EXERCISE :: In full and without alteration, give the listing again.

SOURCE MATERIAL ::
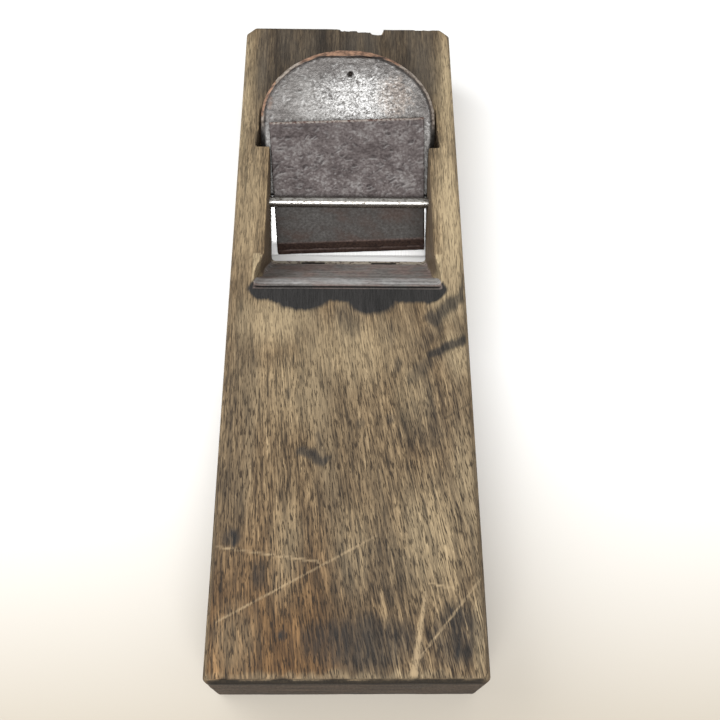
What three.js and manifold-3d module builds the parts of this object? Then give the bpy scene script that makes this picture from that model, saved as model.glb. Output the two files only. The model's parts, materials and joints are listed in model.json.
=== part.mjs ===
// A Japanese pull plane (kanna): an oak block, a laminated blade wedged into the block's side
// grooves, a chipbreaker lying on the blade, and a steel pin across the throat that holds it.
// Millimetres. +Z is up from the sole, +Y runs towards the blade head, +X is to the right when
// looking along +Y. The origin is the centre of the block's footprint, on the sole.
import * as THREE from 'three';
import { ConvexGeometry } from 'three/addons/geometries/ConvexGeometry.js';
import { mergeVertices } from 'three/addons/utils/BufferGeometryUtils.js';
import Module from 'manifold-3d';

// ---- driving dimensions ----
const BLOCK = { width: 80, length: 246, height: 30, arris: 1.2, farCorner: 3.5, nearCorner: 1.2 };
const BED_SLOPE = 0.8; // rise over run of the blade's front face
const MOUTH_Y = 33; // where the plane of the blade's front face meets the sole
const RUNNING_GAP = 0.3; // between pieces that touch or slide
const OVERCUT = 4; // how far a cutter runs past the face that it opens
const SAME_POINT = 1e-4; // corners this close are one corner

// The throat that the shavings come up through.
const THROAT = { left: -28.6, right: 29.6, frontTopY: 4 };
const LIP = { y: 32.5, edgeZ: 0.7, ledgeY: 30.9, ledgeZ: 1.6 }; // the small ledge at the mouth
const FLARE = { startY: 15, endY: 8.5, halfWidth: 31.5, lowZ: 3, highZ: 24 };
const CHEEK_END_Y = 63.3; // the cheeks over the blade's edges stop here
const HEAD_RECESS = { cheekHalf: 33.9, headHalf: 32.9, headY: 72 };

// The blade, along its front face (s, from the sole) and square to it (n, up and forwards).
const BLADE = {
  edgeS: 1.2, headS: 77, archS: 52, edgeHalf: 31.6, headHalf: 32.5,
  edgeThick: 4.6, headThick: 7.6, bevel: THREE.MathUtils.degToRad(28), rim: 1.8,
};
const STEEL = { endS: 22, endSlopeS: 25, thick: 1.1, weldGap: 0.04 };

// The chipbreaker, along its own length (a) and across it (c), turned by its skew on the blade.
const BREAKER = {
  s: 3.4, x: 1.45, skew: THREE.MathUtils.degToRad(2.3), length: 48.6, edgeHalf: 27.8, topHalf: 28.4,
  thick: 3, tip: 0.5, bevelLength: 4.2, lift: 1.1, earLength: 6, earWidth: 5,
  steelLength: 13, steelThick: 1, steelSlope: 2,
};
const PIN = { s: 22.3, radius: 2, sides: 24, left: -37, right: 39.6, clearance: 0.15 };

// ---- solids ----
const wasm = await Module();
wasm.setup();

function toSolid(geometry) {
  const bare = geometry.clone();
  bare.deleteAttribute('normal');
  bare.deleteAttribute('uv');
  const merged = mergeVertices(bare, SAME_POINT);
  return new wasm.Manifold(new wasm.Mesh({
    numProp: 3,
    vertProperties: new Float32Array(merged.attributes.position.array),
    triVerts: new Uint32Array(merged.index.array),
  }));
}

function toGeometry(solid) {
  const { vertProperties, triVerts } = solid.getMesh();
  const geometry = new THREE.BufferGeometry();
  geometry.setAttribute('position', new THREE.BufferAttribute(new Float32Array(vertProperties), 3));
  geometry.setIndex(new THREE.BufferAttribute(new Uint32Array(triVerts), 1));
  geometry.computeVertexNormals();
  return geometry;
}

// A point of the blade's own frame (s along the front face, n square to it) as [y, z].
const run = Math.hypot(1, BED_SLOPE);
const ALONG = { y: 1 / run, z: BED_SLOPE / run };
const atBlade = (s, n) => [MOUTH_Y + s * ALONG.y - n * ALONG.z, s * ALONG.z + n * ALONG.y];

// A profile of [y, z] points, run from left to right along X.
function alongX(profile, left, right) {
  const shape = new THREE.Shape(profile.map(([y, z]) => new THREE.Vector2(y, z)));
  const geometry = new THREE.ExtrudeGeometry(shape, { depth: right - left, bevelEnabled: false });
  const turn = new THREE.Matrix4().set(0, 0, 1, left, 1, 0, 0, 0, 0, 1, 0, 0, 0, 0, 0, 1);
  return geometry.applyMatrix4(turn);
}

const prismX = (profile, left, right) => toSolid(alongX(profile, left, right));

// A prism with a profile of [x, y] points, standing from low to high along Z.
function prismZ(profile, low, high) {
  const shape = new THREE.Shape(profile.map(([x, y]) => new THREE.Vector2(x, y)));
  const geometry = new THREE.ExtrudeGeometry(shape, { depth: high - low, bevelEnabled: false });
  return toSolid(geometry.translate(0, 0, low));
}

// Lays a geometry made in (x, s, n) onto the blade's front face.
function layOnBlade(geometry) {
  const [originY, originZ] = atBlade(0, 0);
  const lay = new THREE.Matrix4().set(
    1, 0, 0, 0,
    0, ALONG.y, -ALONG.z, originY,
    0, ALONG.z, ALONG.y, originZ,
    0, 0, 0, 1,
  );
  return geometry.applyMatrix4(lay);
}

const bladeThick = (s) => BLADE.edgeThick + (BLADE.headThick - BLADE.edgeThick) * (s / BLADE.headS);

function mesh(name, geometry, color, roughness, metalness) {
  const piece = new THREE.Mesh(geometry, new THREE.MeshStandardMaterial({ color, roughness, metalness }));
  piece.name = name;
  return piece;
}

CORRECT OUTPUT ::
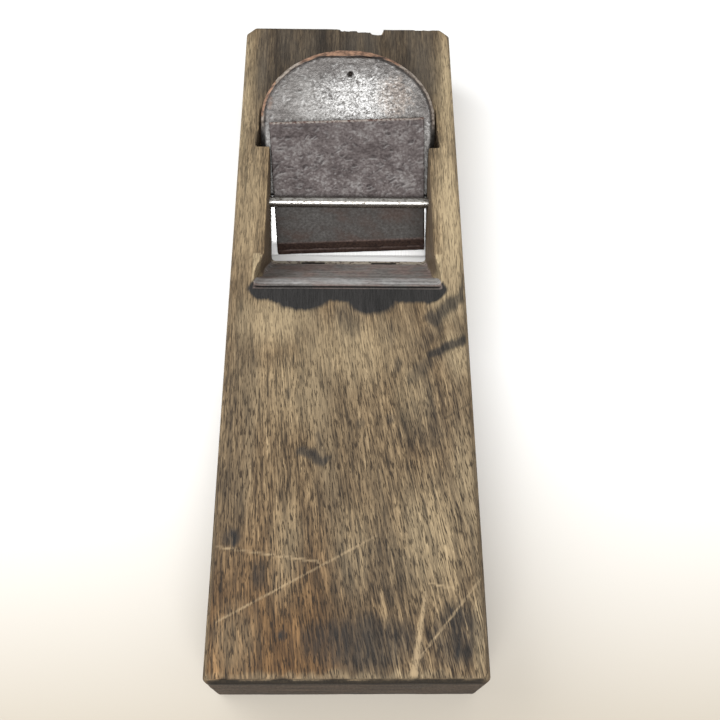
What three.js and manifold-3d module builds the parts of this object? Then give the bpy scene script that makes this picture from that model, saved as model.glb. Output the two files only. The model's parts, materials and joints are listed in model.json.
=== part.mjs ===
// A Japanese pull plane (kanna): an oak block, a laminated blade wedged into the block's side
// grooves, a chipbreaker lying on the blade, and a steel pin across the throat that holds it.
// Millimetres. +Z is up from the sole, +Y runs towards the blade head, +X is to the right when
// looking along +Y. The origin is the centre of the block's footprint, on the sole.
import * as THREE from 'three';
import { ConvexGeometry } from 'three/addons/geometries/ConvexGeometry.js';
import { mergeVertices } from 'three/addons/utils/BufferGeometryUtils.js';
import Module from 'manifold-3d';

// ---- driving dimensions ----
const BLOCK = { width: 80, length: 246, height: 30, arris: 1.2, farCorner: 3.5, nearCorner: 1.2 };
const BED_SLOPE = 0.8; // rise over run of the blade's front face
const MOUTH_Y = 33; // where the plane of the blade's front face meets the sole
const RUNNING_GAP = 0.3; // between pieces that touch or slide
const OVERCUT = 4; // how far a cutter runs past the face that it opens
const SAME_POINT = 1e-4; // corners this close are one corner

// The throat that the shavings come up through.
const THROAT = { left: -28.6, right: 29.6, frontTopY: 4 };
const LIP = { y: 32.5, edgeZ: 0.7, ledgeY: 30.9, ledgeZ: 1.6 }; // the small ledge at the mouth
const FLARE = { startY: 15, endY: 8.5, halfWidth: 31.5, lowZ: 3, highZ: 24 };
const CHEEK_END_Y = 63.3; // the cheeks over the blade's edges stop here
const HEAD_RECESS = { cheekHalf: 33.9, headHalf: 32.9, headY: 72 };

// The blade, along its front face (s, from the sole) and square to it (n, up and forwards).
const BLADE = {
  edgeS: 1.2, headS: 77, archS: 52, edgeHalf: 31.6, headHalf: 32.5,
  edgeThick: 4.6, headThick: 7.6, bevel: THREE.MathUtils.degToRad(28), rim: 1.8,
};
const STEEL = { endS: 22, endSlopeS: 25, thick: 1.1, weldGap: 0.04 };

// The chipbreaker, along its own length (a) and across it (c), turned by its skew on the blade.
const BREAKER = {
  s: 3.4, x: 1.45, skew: THREE.MathUtils.degToRad(2.3), length: 48.6, edgeHalf: 27.8, topHalf: 28.4,
  thick: 3, tip: 0.5, bevelLength: 4.2, lift: 1.1, earLength: 6, earWidth: 5,
  steelLength: 13, steelThick: 1, steelSlope: 2,
};
const PIN = { s: 22.3, radius: 2, sides: 24, left: -37, right: 39.6, clearance: 0.15 };

// ---- solids ----
const wasm = await Module();
wasm.setup();

function toSolid(geometry) {
  const bare = geometry.clone();
  bare.deleteAttribute('normal');
  bare.deleteAttribute('uv');
  const merged = mergeVertices(bare, SAME_POINT);
  return new wasm.Manifold(new wasm.Mesh({
    numProp: 3,
    vertProperties: new Float32Array(merged.attributes.position.array),
    triVerts: new Uint32Array(merged.index.array),
  }));
}

function toGeometry(solid) {
  const { vertProperties, triVerts } = solid.getMesh();
  const geometry = new THREE.BufferGeometry();
  geometry.setAttribute('position', new THREE.BufferAttribute(new Float32Array(vertProperties), 3));
  geometry.setIndex(new THREE.BufferAttribute(new Uint32Array(triVerts), 1));
  geometry.computeVertexNormals();
  return geometry;
}

// A point of the blade's own frame (s along the front face, n square to it) as [y, z].
const run = Math.hypot(1, BED_SLOPE);
const ALONG = { y: 1 / run, z: BED_SLOPE / run };
const atBlade = (s, n) => [MOUTH_Y + s * ALONG.y - n * ALONG.z, s * ALONG.z + n * ALONG.y];

// A profile of [y, z] points, run from left to right along X.
function alongX(profile, left, right) {
  const shape = new THREE.Shape(profile.map(([y, z]) => new THREE.Vector2(y, z)));
  const geometry = new THREE.ExtrudeGeometry(shape, { depth: right - left, bevelEnabled: false });
  const turn = new THREE.Matrix4().set(0, 0, 1, left, 1, 0, 0, 0, 0, 1, 0, 0, 0, 0, 0, 1);
  return geometry.applyMatrix4(turn);
}

const prismX = (profile, left, right) => toSolid(alongX(profile, left, right));

// A prism with a profile of [x, y] points, standing from low to high along Z.
function prismZ(profile, low, high) {
  const shape = new THREE.Shape(profile.map(([x, y]) => new THREE.Vector2(x, y)));
  const geometry = new THREE.ExtrudeGeometry(shape, { depth: high - low, bevelEnabled: false });
  return toSolid(geometry.translate(0, 0, low));
}

// Lays a geometry made in (x, s, n) onto the blade's front face.
function layOnBlade(geometry) {
  const [originY, originZ] = atBlade(0, 0);
  const lay = new THREE.Matrix4().set(
    1, 0, 0, 0,
    0, ALONG.y, -ALONG.z, originY,
    0, ALONG.z, ALONG.y, originZ,
    0, 0, 0, 1,
  );
  return geometry.applyMatrix4(lay);
}

const bladeThick = (s) => BLADE.edgeThick + (BLADE.headThick - BLADE.edgeThick) * (s / BLADE.headS);

function mesh(name, geometry, color, roughness, metalness) {
  const piece = new THREE.Mesh(geometry, new THREE.MeshStandardMaterial({ color, roughness, metalness }));
  piece.name = name;
  return piece;
}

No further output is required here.